There are some coaches who have no problem putting the best players on the ice, regardless of age or class year. Other coaches chose to sit more talented underclassmen to give seniors more ice time. It's one thing to reward seniors for dedication to the program, but not to an extreme. This isn't little league. Play to win the game. Coaches complain when players leave for midget hockey, and I'm certainly no proponent of doing so. But if a freshman is riding the bench when a less talented junior or senior is out there, it's harder to blame parents or the player for choosing a different route.

--->Generally coaches play to win, or at least in their own minds they do. On competitive teams at competitive levels underclassmen are often ignored and there is very little 'garbage time' to get them some ice so they leave to full season teams and I can't blame them. To the contrary a new phenomenon has developed where coaches play less talented / not ready yet underclass for fear of loosing them to junior teams! Some of us have witnessed some coaches that will ride a purported 'Super star' right into the ground dragging the entire team down with them!

4. Big hits aren't penalties

Referees at all levels are occasionally guilty of this, but some MIAA officials are the worst culprits. A big hit by a bigger player against a smaller opponent doesn't mean it's an illegal hit. Too often, referees just blow the whistle because the end result looks bad. Put the whistle away and let kids play.

--->Fine, but a hit to the head should be an automatic call and it is not in most games. The hits we need to take out of the game need to be called and they need to be called consistently. Zero tolerance.

5. Let the coaches decide

With the Super 8 selection less than a month away, now is a good time to revisit an old issue. Principals and other dignitaries should have no place deciding post-season proceedings. Let coaches, former coaches and athletic directors with a vested interest in the sport be the sole choosers of the state's premier tournament. Let's remember, MIAA dignitaries and principals are the same folks who think it necessary to not let fans sit in the first row at high school playoff games like they are some sort of zoo creatures who can't control themselves.
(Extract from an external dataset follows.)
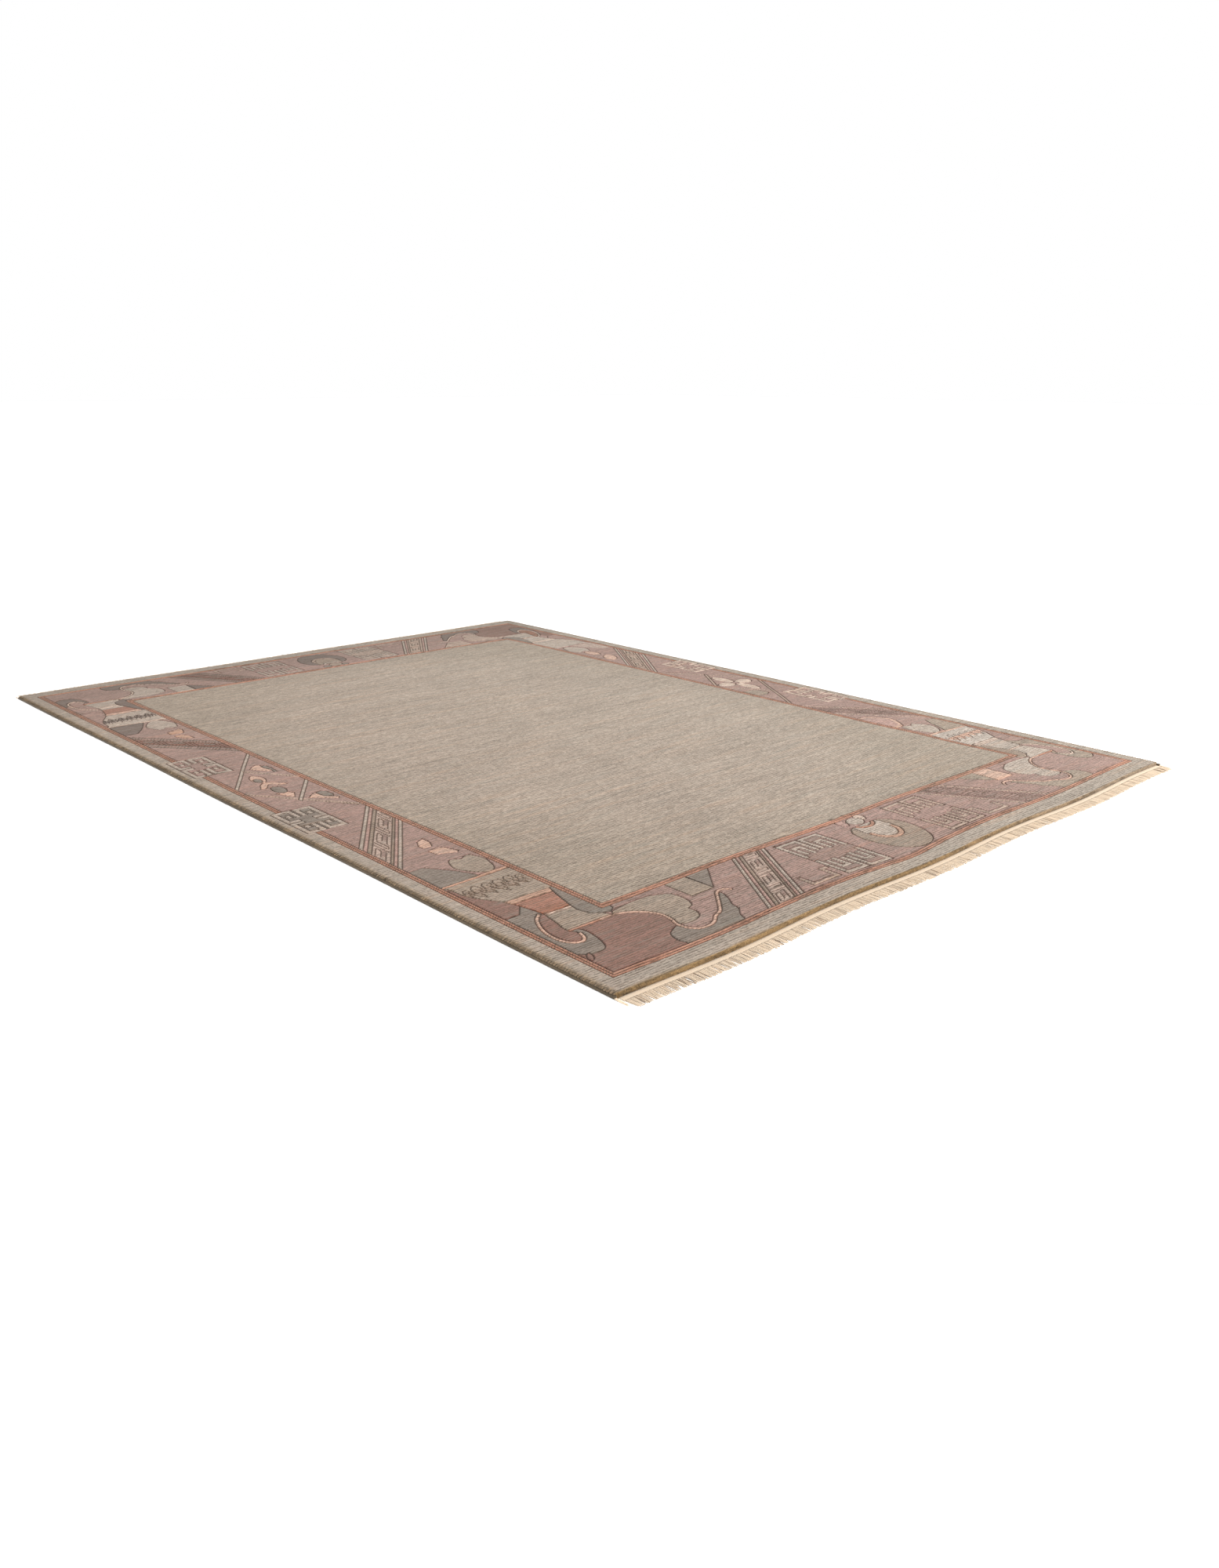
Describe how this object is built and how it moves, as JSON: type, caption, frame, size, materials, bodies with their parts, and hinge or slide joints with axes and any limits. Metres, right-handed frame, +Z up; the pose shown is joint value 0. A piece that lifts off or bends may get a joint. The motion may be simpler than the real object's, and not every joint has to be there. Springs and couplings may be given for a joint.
{
  "type": "tibetan rug",
  "caption": "Rectangular hand-knotted wool rug that lies flat, with a carved patterned border, overcast selvedges and a cotton fringe along each end.",
  "frame": {"origin": "on the floor under the middle of the rug, fringes included", "axes": "+Z up out of the pile, +X across the rug's width, +Y along its length"},
  "size_m": [2.5, 3.624, 0.013],
  "materials": {
    "wool_pile": "knotted wool pile in sage, slate, coral, peach and cream, clipped in rows across the rug and carved along the pattern's outlines",
    "overcast_wool": "dark grey-brown wool yarn wrapped round the edge cord",
    "cotton_yarn": "undyed cream cotton, a woven web and loose warp ends"
  },
  "bodies": {
    "root": {"pile_carpet": "wool_pile", "selvedge_left": "overcast_wool", "selvedge_right": "overcast_wool", "fringe_near": "cotton_yarn", "fringe_far": "cotton_yarn"}
  },
  "joints": []
}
--->Kill the 'Super 8' entirely as it's purpose has come and gone and those days are over...never to come back. It is the 'Private School Championship' and it should be called what it is. Similarly run a 'Public School Championship.' Private schools have gotten very good a recruiting, covering more territory, attracting better coaches, better players, placing more kids post-h.s. thus attracting more quality players, providing kids with summer and fall teams to play together...the days of Reading or Hingham making a run is all over.